I'm 6' 4" and 205, and have never had a problem getting on coasters, sans Viper at SFMM (very low OTSR). Sometimes leg room is an issue, but that's about it. At the same time, kids who are 2 feet shorter than me and half the weight can ride the same rides. So yes, manufacturers DO allow for a fair amount of play. How that relates to the obese? Not entirely sure. But I do believe America as a country does need to slim down.
Eric -- who eats pretty healthy, exersizes, and is still pretty big. Must be all that delicious beer I drink. ;)
Remember... SOME European culture has very little obesity, therefore many of the European rides have tighter conditions.
Look at Arrow, Morgan and Chance. The designed rides for Americans first, because well, they tested Americans in each car.. from big to small.
But then look at Vekoma... Arrow built their cars for them, and HUSS... owned part of (or all-I can't remember) Arrow and therefore used many of their seat mold designs.. plus "some" Germans are heavy.. but they have a major culture that deals with food. (of course, thats also part of Europe.. but so much of the world is) Im part German, too, so don't get offended.
Heres another great example.
I have a 1989 Honda Accord Lxi with 192,087 miles on it. My car has NO cup holders. Im not sure if it still is, but with Japanese culture, they don't eat or drink in their cars. My car was designed Partially in Japan but built in Marysville Ohio. At that point, Ohio had been making Accords for 9 years.

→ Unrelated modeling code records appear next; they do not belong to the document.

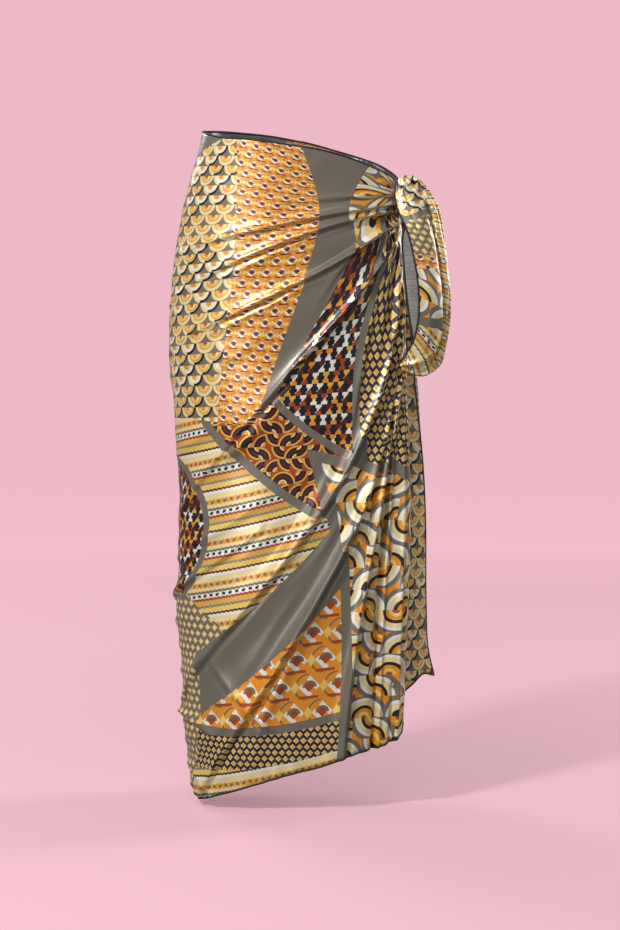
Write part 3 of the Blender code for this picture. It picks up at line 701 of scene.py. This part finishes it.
def wrap_print(paint, u, v):
    """Colour of the wrap's print at each place on the cloth."""
    far = {name: (u - arc.u).far(v - arc.v) - arc.radius for name, arc in ARCS.items()}
    made = {name: pattern(paint, name, u, v) for name in {patch.pattern: 0 for patch in PATCHES}}
    colour = TAUPE
    for patch in PATCHES:
        mask = 1.0
        if patch.inside:
            mask = far[patch.inside] < 0
        if patch.outside:
            mask = (far[patch.outside] > 0) * mask
        colour = paint.over(mask, colour, made[patch.pattern])
    return colour


THREADS, SLUBS = 2600.0, 260.0    # threads a metre across the cloth, and thick places along each


def satin(name, layout, tone_share, tone):
    """Printed satin, its print mixed by a share towards a tone on the wrong side: the washed-out dye,
    and where the tone is dark, painted shade as well.
    """
    paint = Paint(name)
    u, v = paint.place("ShaderNodeUVMap", {"uv_map": "UVMap"}, 0)
    colour = paint.over(tone_share, layout(paint, u, v), tone)
    thread = paint.node("ShaderNodeCombineXYZ", {}, {0: u * THREADS, 1: v * SLUBS})
    slub = paint.node("ShaderNodeTexNoise", {"noise_dimensions": "2D"}, {"Vector": thread, "Scale": 1.0})
    worn = paint.node("ShaderNodeTexCoord", {}, {}, OBJECT_PLACE)
    soft = paint.node("ShaderNodeTexNoise", {}, {"Vector": worn, "Scale": 22.0, "Detail": 3.0})
    colour = paint.over((slub - 0.35) * 0.22, colour, dye("2A2420"))
    paint.feed(paint.shader.inputs["Base Color"], colour)
    bump = paint.node("ShaderNodeBump", {}, {"Strength": 0.12, "Distance": 0.0003, "Height": slub})
    paint.feed(paint.shader.inputs["Normal"], bump)
    paint.feed(paint.shader.inputs["Roughness"], 0.27 + soft * 0.12)
    paint.feed(paint.shader.inputs["Metallic"], 0.25)
    paint.feed(paint.shader.inputs["Coat Weight"], 0.30)
    paint.feed(paint.shader.inputs["Coat Roughness"], 0.24)
    return paint.material


right_side = satin("printed_satin", wrap_print, 0.0, TAUPE)
# The wrong side's dark grey-plum tone is the duller dye plus painted shade of the garment's shadowed
# inside.
wrong_side = satin("printed_satin_inside", wrap_print, 0.55, dye("4A424C"))


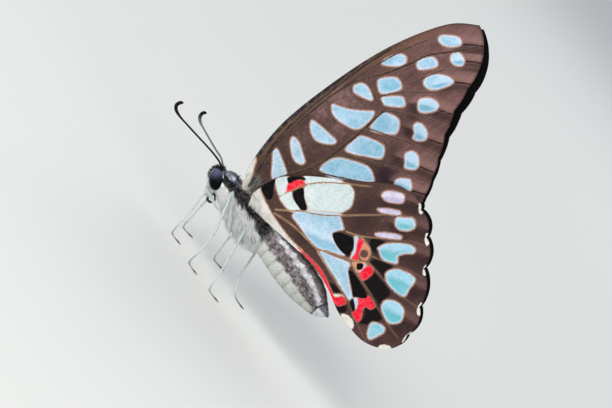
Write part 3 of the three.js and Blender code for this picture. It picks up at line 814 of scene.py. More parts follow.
def veinMesh(name, marks, seen, plan, height, side):
    # the marks' vein lines, laid on the wing as edges with a girth at each point
    points, edges, girths = [], [], []
    for line, width in marks["veins"]:
        path = drawn(line, 7 * len(line))
        distance = ((path[:, None] - seen[None]) ** 2).sum(-1)
        near = np.argpartition(distance, 4, axis=1)[:, :4]
        weight = 1 / (np.take_along_axis(distance, near, 1) + 1e-4)
        weight /= weight.sum(1, keepdims=True)
        y = (height[near] * weight).sum(1) + membrane["halfThickness"]
        x, z = (path + ((plan - seen)[near] * weight[..., None]).sum(1)).T
        taper = np.linspace(1, 0.5, len(path)) * width * marks["girth"]
        kept = np.flatnonzero(distance.min(1) < 0.2)
        edges += [(len(points) + k, len(points) + k + 1) for k in range(len(kept) - 1)]
        points += [(x[k], side * y[k], z[k]) for k in kept]
        girths += [taper[k] * millimetre for k in kept]
    mesh = bpy.data.meshes.new(name)
    mesh.from_pydata(toFrame(points).tolist(), edges, [])
    addField(mesh, "girth", girths)
    return mesh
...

Now, since Honda has grown up so much in this country, many of our culture has been reflected in the new Honda products... Bigger Cabins, more cup holders, V6 transmissions... things Honda never built in the past.
Of course many car companies have Americanized themselves and vice versa.... we adapt other cultures as well.
When will more ride companies do more of that?
If they can figure out a way to get my thyroid to function at all... :(
Interesting that you say that. My thyroid doesn't work either.